Most are not new to reality shows; a few owe the whole of their fame to them. The 11 players airlifted into the Costa Rican jungle several days back include actors Stephen Baldwin and Lou Diamond Phillips; former pro wrestler Torrie Wilson; former pro basketball player John Salley; Patricia Blagojevich (wife of and stand-in for impeached Illinois Gov. Rod); the comedy team known as Frangela; quirky ‘American Idol’ contestant Sanjaya Malakar; and Janice Dickinson of Oxygen’s ‘The Janice Dickinson Modeling Agency,’ and a veteran of the British ‘Celebrity’ -- a fact not mentioned here, perhaps to bolster the impression that this is an original idea. (It may account for her calm, and for some jungle knowledge about rats and campfires.)


None of those contestants are as beholden to reality television as the now-departed Spencer and Heidi (Montag) Pratt, from MTV’s ‘The Hills,’ collectively known as Speidi. Spencer Pratt, an alienating force who strives mightily to live up to his surname, may be the Most Hated Man in Pop Culture right now, to judge by the comments appended to any online article or video clip that features him. On Monday night’s opener, he didn’t promise amity: ‘I’m not the kind of person that has friends,’ he said, declaring that he would take things to ‘the next level of supervillain that they think I am.’

But it wasn’t long before the Pratts -- disappointed by the accommodations and the company, Heidi in tears and the two cultivating an us-against-the-world attitude that can make them seem the Couple Most Likely to Form a Suicide Pact -- threatened to leave. ‘The cast is devaluing our fame,’ Spencer told NBC honcho Ben Silverman by phone Monday. Theirs is, of course, exactly the sort of celebrity that devalues fame, having no basis in anything apart from itself. There is some question as to how much of the Pratt attack is calculated -- Spencer noted that Heidi’s breakdown was ‘the first time that you’re crying on TV that’s not fake’ -- but practically speaking there is no difference between being a jerk and pretending to be one. Here Spencer just seemed nutty, eyes Manson-wide and making animal noises as a form of argument.

After having been talked back onto the show on Monday, they left it for real on Tuesday – or did they? -- but not before performing poorly in a challenge that put them in a dark room full of bats, mice, bugs and sudden showers of eel slime, and not before Spencer’s baptism at the hands of the born-again Baldwin. (The Pratts’ frequent talk of God was at striking odds with their proudly self-serving behavior.) Their rumored replacements are Baldwin’s brother Daniel and Heidi’s sister Holly and/or Spencer’s sister Stephanie (both of whom are also on ‘The HIlls’), but it would be no shock to see Speidi back again, either.
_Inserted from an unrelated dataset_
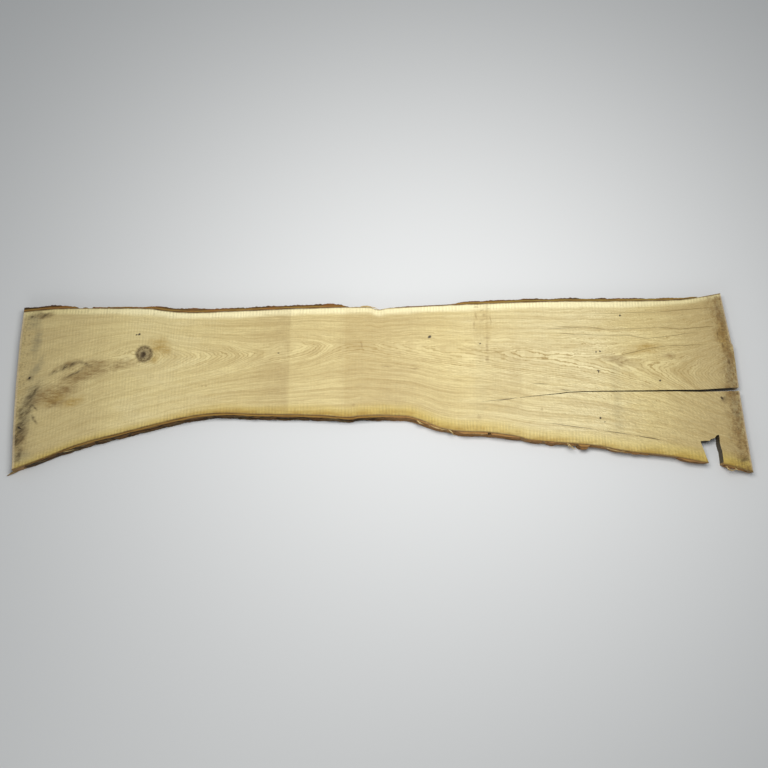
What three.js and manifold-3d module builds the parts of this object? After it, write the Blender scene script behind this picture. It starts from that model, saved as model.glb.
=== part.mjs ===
// Oak tabletop: one live-edge slab about 4 m long, sawn flat on both faces, with the bark that still
// clings to its two natural edges. A drying crack runs in from one end, and a corner piece is cut out.
// Units are millimetres. +X runs along the slab, +Y across it to the far edge and +Z up. The origin is
// on the underside, under the middle of the overall box.
import * as THREE from 'three';
import { mergeVertices } from 'three/addons/utils/BufferGeometryUtils.js';
import Module from 'manifold-3d';

const wasm = await Module();
wasm.setup();

// Sawing: two flat parallel faces, cross-sections every 25 mm, and the heights that shape the flanks
const THICKNESS = 54;
const STATION_STEP = 25;
const FLANK_LEVELS = [0, 18, 36, THICKNESS];
const OVERCUT = 18;

// The far natural edge of the top face, [along, across], with a torn nick near the middle
const FAR_EDGE = [
  [-2060, 410], [-1938, 423], [-1824, 432], [-1500, 435], [-1309, 432], [-1222, 420], [-1135, 411],
  [-1021, 409], [-850, 416], [-449, 433], [-106, 442], [-45, 440], [-2, 426], [45, 434], [124, 440],
  [583, 462], [1043, 478], [1273, 478], [1618, 483], [1734, 488], [1850, 504], [1968, 527], [2080, 545],
];

// The near natural edge of the top face: a long sweep in to the waist, then out again in steps
const NEAR_EDGE = [
  [-2060, -536], [-1940, -486], [-1836, -445], [-1732, -400], [-1628, -359], [-1415, -300],
  [-1092, -216], [-983, -196], [-873, -186], [-652, -193], [-321, -199], [-155, -210], [-100, -202],
  [120, -202], [175, -207], [230, -224], [285, -247], [339, -269], [394, -281], [449, -289],
  [608, -295], [776, -321], [819, -334], [1091, -359], [1205, -370], [1345, -398], [1603, -428],
  [1793, -464], [1872, -472], [2080, -530],
];

// How far the flank's foot stands out past the top edge, [along, outward]
const FAR_FLARE = [[-2060, 3], [-1300, 5], [600, 6], [1500, 4], [1900, 1], [2080, 1]];
const NEAR_FLARE = [[-2060, 2], [-1500, 6], [800, 5], [1300, 0], [1700, -5], [2080, -4]];
const FLANK_BULGE = 1.5;
const FLANK_RIPPLE = 1.2;

// The two chainsawn ends, [along, across], from the far edge to the near edge
const LEFT_END = [[-2029, 460], [-2030, 230], [-2021, -26], [-2004, -283], [-1986, -466], [-1976, -580]];
const RIGHT_END = [[1966, 560], [1991, 300], [1998, 224], [2006, 206], [2009, -40], [2018, -283], [2033, -580]];

// The drying crack, [along, across, width], from its fine inner end to its mouth
const CRACK = [
  [787, -96, 1.5], [898, -84, 2.5], [1010, -73, 4], [1060, -65, 4], [1122, -63, 4.5], [1235, -60, 4.5],
  [1345, -59, 5.5], [1512, -58, 7], [1650, -56, 9], [1790, -57, 12], [1900, -52, 16], [2060, -45, 21],
];

// The corner cut-out, open to the near edge: two saw cuts and a torn inner end
const NOTCH = [
  [1814, -560], [1796, -468], [1762, -344], [1813, -342], [1820, -334], [1842, -328], [1855, -313],
  [1865, -309], [1868, -320], [1866, -352], [1870, -382], [1874, -396], [1875, -448], [1872, -560],
];

// A splinter left hanging where the saw broke out at the near left corner
const SPLINTER = [[-2024, -529], [-2001, -508], [-1960, -478], [-1950, -492], [-1984, -512]];
const SPLINTER_FOOT = 8;
const SPLINTER_THICKNESS = 10;

// The decayed heart of the knot, a shallow pit
const KNOT = [-1320, 158];
const KNOT_PIT_RADIUS = 9;
const KNOT_PIT_DEPTH = 6;
const KNOT_PIT_STRETCH = 1.35;

// Bark: each run that still clings, with its thickness as [along, thickness]
const BARK_GAP = 0.3;
const BARK_FOOT = 0.5;
const BARK_LEVELS = [BARK_FOOT, 10, 20, 32, 43, THICKNESS];
const BARK_EMBED = 9;
const BARK_END_TAPER = 45;
const BARK_END_SHARE = 0.3;
const FURROW_SPACING = 19;
const FURROW_DEPTH_SHARE = 0.3;
const BARK_RUNS = [
  { name: 'bark_far_left', side: 1, endTaper: 12,
    thickness: [[-2060, 28], [-1900, 28], [-1820, 24], [-1705, 22]] },
  { name: 'bark_far_middle', side: 1, thickness: [[-1660, 9], [-1480, 10], [-1350, 14], [-1230, 28],
    [-1080, 30], [-860, 26], [-700, 28], [-440, 30], [-155, 24]] },
  { name: 'bark_far_right', side: 1, thickness: [[95, 5], [420, 7], [480, 20], [1200, 24], [1855, 12]] },
  { name: 'bark_near_left', side: -1, thickness: [[-1940, 5], [-1735, 7], [-1680, 15], [-1400, 17],
    [-700, 18], [-200, 15], [195, 13], [220, 16], [300, 9], [380, 4]] },
  { name: 'bark_near_middle', side: -1, thickness: [[400, 10], [480, 15], [610, 15], [700, 12], [800, 7]] },
  { name: 'bark_near_flake_a', side: -1, thickness: [[830, 5], [865, 7], [900, 5]] },
  { name: 'bark_near_flake_b', side: -1, thickness: [[914, 9], [950, 12], [995, 8]] },
  { name: 'bark_near_lump', side: -1, endTaper: 10,
    thickness: [[1080, 22], [1120, 25], [1167, 23]] },
  { name: 'bark_near_flake_c', side: -1, thickness: [[1255, 6], [1300, 7], [1345, 5]] },
  { name: 'bark_near_strip', side: -1, thickness: [[1605, 4], [1690, 13], [1785, 4]] },
  { name: 'bark_near_corner', side: -1, thickness: [[1885, 7], [1915, 10], [1950, 6]] },
];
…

By Tuesday night, Spencer had posted on Twitter, “The devil fooled speidi in to making an awful decision and we are praying to Jesus to get NBC to give us another shot to redeem.”

It’s hard to say how their departure will affect the show. Everyone else seems pretty nice, relatively grounded, low maintenance and mutually supportive. (Monday night the men shared with the women the dinner they’d won.) That doesn’t make for much drama. Perhaps ironic humor (see: Frangela) will take its place. (Tuesday’s coming attractions did promise friction between John and Janice.) It’s all for charity, anyway -- there’s no need to be nasty.

Shows like this are often uncharitably seen as the last refuge of the fading famous. But whatever their reasons for signing on to this Mission: Uncomfortable, this cast is as essential to this adventure as Sawyer and Kate and Locke are to ‘Lost.’ It may -- or may not -- prove interesting to see how their weeks in the wild tear them down or build them up. They have already faced the usual Difficult Food Challenge, featuring rat tails, cow-intestine milkshakes and live creeping insects, and the Trauma Tank, a kind of waterboarding plus bugs. (‘You wanna stay around for that,’ said host Damien Fahey.) And they survived the Pratts.